NCC Chair’s Report 2023

As a community council we are privileged to work with so many fantastic groups – this year in particular Guerrilla Gardeners, Newtongrange Park Life, NDT, NC1, Village Voices, The Dean Tavern, Newtongrange Primary School, St Annes, St Davids Day Centre, the library, the Church, the Police and National Mining Museum Scotland, and to become more aware of the progress of others like Star FC – along with engaging businesses like Be Happy Performing Arts Company, Pastel Bakery, The Sun Inn, Kaya’s and the Coop and our many regulars Bill, Robert, Ian, William, who’ve kept an eye on us this year.

All of this helps us work with our local councillors and the Midlothian executive to achieve a tangible understanding of what the community wants and how to go about getting it.

Our year in review:

It started with a bang as February brought the fight for fairer allocation of funds for Midlothian Council and addressing solutions for £13.85 million budget shortfall – so many voices were involved in this and while we were supportive of an approach to have SG funding independently reviewed the range of proposals from MC Business Transformation Steering Group were ultimately creative and our councillors rejected some of the more damaging including the closure of the leisure centre and Community Action Teams just as examples. There is still some hope of an improved outcome for distribution of SG funds that reflect Midlothian’s growth with regards to Early Learning and Childcare and we have a review of progress coming up in January following December budgets.

Also in Feb I had a meeting with NMMS curator Nicola Moss to see if there was any appetite to forge an alliance to build a community feature as we learned about the potential of community tourism to align protection of village heritage with something that could attract footfall to our village. This is something that is beginning to spark interest and the potential to engage the community – I’m hopeful Village Voices might play a key role and Ross had run away with the idea proposing maps of the mining tunnels and realigning the old Nitten app and Ross continues to lead on it now.

Spring saw the community get behind the Guerrilla Gardeners, breaking ground by the leisure centre with local businesses making donations through Fiona’s effort, and Laura leaning on our councillors for environmental funding – who were clearly smitten with the GGs advances! Also emerging then with nudges from Linda and June is the sensory garden, now planted and just awaiting its final resin coat touches, along with a fiery backlash over the furniture at the pool which at least meant the space was back on the agenda following a long campaign to address the site’s development. Meanwhile Ross tackled a surge of bicycle crime by organising a successful bike register event with Police Scotland at the library, one of the best of its type according to the police.

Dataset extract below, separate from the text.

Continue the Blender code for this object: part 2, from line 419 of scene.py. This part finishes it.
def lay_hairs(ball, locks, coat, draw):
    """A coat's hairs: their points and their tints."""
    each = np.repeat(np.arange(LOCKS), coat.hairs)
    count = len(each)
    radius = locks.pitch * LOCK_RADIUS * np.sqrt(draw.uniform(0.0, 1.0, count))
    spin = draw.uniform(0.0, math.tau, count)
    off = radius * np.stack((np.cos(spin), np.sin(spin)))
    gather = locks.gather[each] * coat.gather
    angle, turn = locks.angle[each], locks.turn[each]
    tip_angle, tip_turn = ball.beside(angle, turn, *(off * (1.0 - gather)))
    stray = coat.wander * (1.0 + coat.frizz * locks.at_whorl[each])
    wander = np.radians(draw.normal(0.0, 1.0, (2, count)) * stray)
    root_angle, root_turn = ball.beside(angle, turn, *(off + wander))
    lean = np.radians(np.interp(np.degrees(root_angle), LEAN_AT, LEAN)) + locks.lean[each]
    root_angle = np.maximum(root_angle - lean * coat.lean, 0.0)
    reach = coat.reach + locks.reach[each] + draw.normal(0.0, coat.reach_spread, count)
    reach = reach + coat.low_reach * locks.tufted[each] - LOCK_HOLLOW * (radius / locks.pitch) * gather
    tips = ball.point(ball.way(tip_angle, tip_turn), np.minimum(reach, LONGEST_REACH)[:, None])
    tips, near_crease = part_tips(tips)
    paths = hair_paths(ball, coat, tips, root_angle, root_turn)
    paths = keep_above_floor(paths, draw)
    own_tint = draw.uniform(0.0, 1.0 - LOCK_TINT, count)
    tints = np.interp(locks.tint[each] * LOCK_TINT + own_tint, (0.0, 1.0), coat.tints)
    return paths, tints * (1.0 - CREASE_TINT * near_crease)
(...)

Every year we have a litter picks, usually several with Catherine with or without the rest of us and this April Ross and Sarah also lead the charge, (worth noting Catherine is looking for more recruits!) Also in April we heard from Archie at Star and fantastic 5 year plans with expansion across age ranges and ambition to move up two divisions and we also learned June would represent Scotland in Petanque.

In May our school parking issue still festered and Linda raised the walking route “footprints,” which are now back, and Laura picked up the lead for the Midlothian Climate Action Network. Sarah started work on the LPP feeding into the Midlothian Local Development Plan (2) to ensure development stays clear of important places and the communities needs are recognised.

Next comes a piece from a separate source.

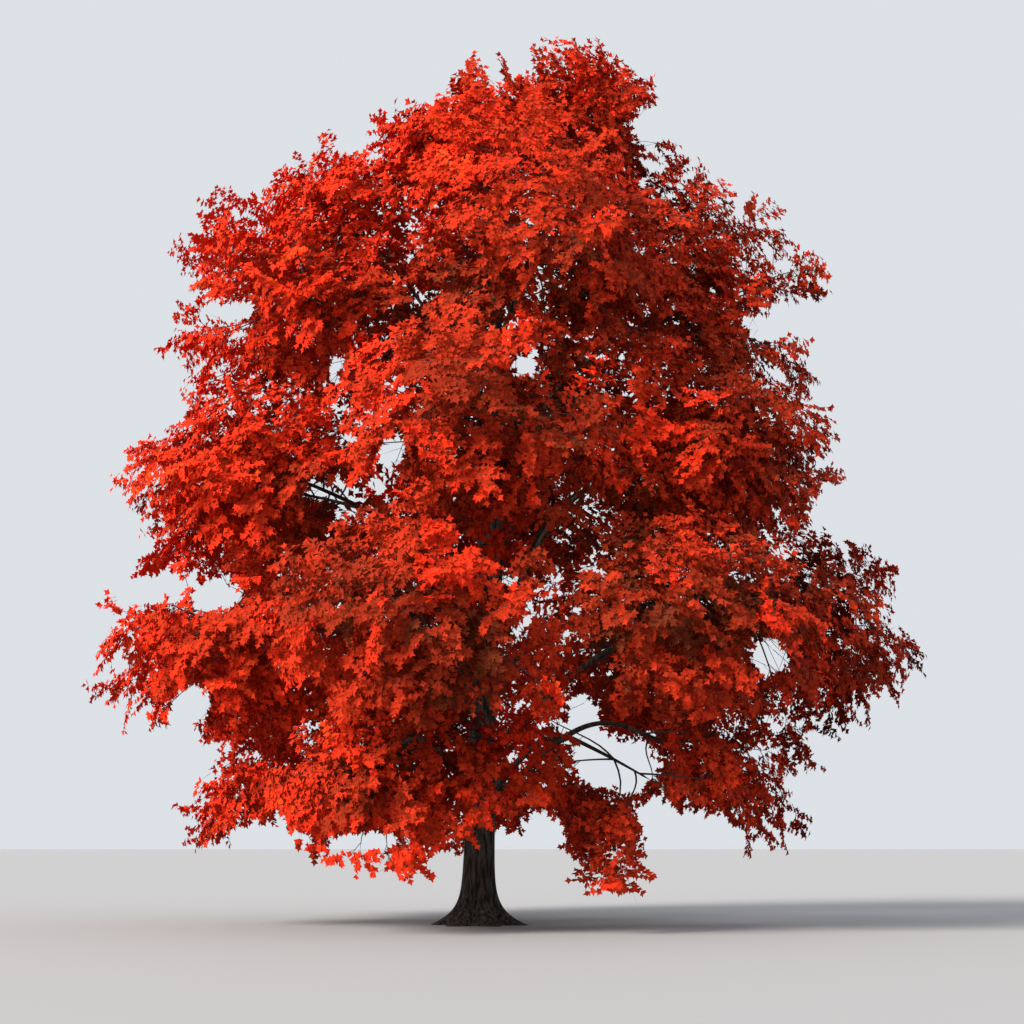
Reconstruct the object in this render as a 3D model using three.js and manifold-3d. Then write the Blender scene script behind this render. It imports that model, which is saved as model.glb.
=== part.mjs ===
// A red maple in full autumn colour that has grown alone in the open. A short bole with a wide
// root flare runs up through the crown, boughs leave it from above head height, and each bough
// carries one mass of foliage. The masses stand in six tiers, from the drooping skirt to the crest.
// Millimetres, +Z up. The origin is the middle of the flat cut at ground level. The crown is widest
// towards +X, and -Y is its front. Azimuths turn from +X towards +Y.
import * as THREE from "three";
import { mergeVertices } from "three/addons/utils/BufferGeometryUtils.js";
import Module from "manifold-3d";

const wasm = await Module();
wasm.setup();

// Pieces that touch keep this gap, and foliage keeps further away from other masses and from limbs.
const GAP = 0.3;
const LEAF_GAP = 12;

// Leaves hang no lower than this above the ground.
const LOWEST_LEAF = 720;

// The trunk: its height and radii, and where its axis stands at some heights.
const TRUNK_TOP = 14500;
const TRUNK_RADIUS = 318;
const TRUNK_TIP_RADIUS = 42;
const TRUNK_TAPER = 0.8;
const TRUNK_SIDES = 20;
const TRUNK_AXIS = [
  { z: 0, x: 0, y: 0 },
  { z: 4600, x: 90, y: 40 },
  { z: 8500, x: 380, y: -60 },
  { z: 12000, x: 330, y: 60 },
  { z: TRUNK_TOP, x: -150, y: 0 },
];
const TRUNK_RINGS = [
  0, 60, 150, 270, 440, 700, 1200, 2100, 3200, 4600, 6400, 8500, 10500, 12600, TRUNK_TOP,
];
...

There must be something about Summer nights because the June meeting saw our peak of 24 attendees and Robert “lost his marbles” in an impressive display about the state of Crawlees road. This has resulted in a list of agreed actions directly from Roads & transport Manager Wayne Clark, including signage and road markings, and a better understanding of the impact (and the challenges) of the areas development including a future distributor road and active travel routes – and to also learn we are not alone with input by Mayfield CC to also confirm Crawlees development is staged as a priority with the Springfield sites. We are waiting now for timescales from planning for MC to assess whether a capital spend is justified. Sadly, a recent accident might do more to impact this than our combined efforts.
Summer also saw the return of the Gardening Competition with judging in September– it was a modest re-entry contestant-wise, driven by Laura and judged by the Dalkeith Guerrilla Gardeners, but it created the most popular of our posts on facebook – so you can see the community is interested in this and hopefully paves the way to build on it next year with an earlier start and more support.
On the topic of FB – we have 1,531 followers – potentially half Newtongrange households – and Ross, our minute magnate, is also our social media and website post “local legend” keeping us connected with 20 posts on FB this year and 139 website posts including all our minutes, nearly 30 a year since we launched our website in Feb 2019.

The return of tennis in the park has taken a slower route but hopefully one to a more sustainable solution attracting the interest of LTA with a survey of the courts and shortlisting for funding for an all-weather surface. Meanwhile Mark Kenmure is checking that pavilion works are complete and has just this week offered a meeting to sort the lease. Hopefully this will see some joined up work with Sandy/Jake and the petanque team along with Dalkeith Thistle CFC and improve park access overall. Massive thank you to Michael Robson for keeping the ball rolling and bamboozling us with his connections.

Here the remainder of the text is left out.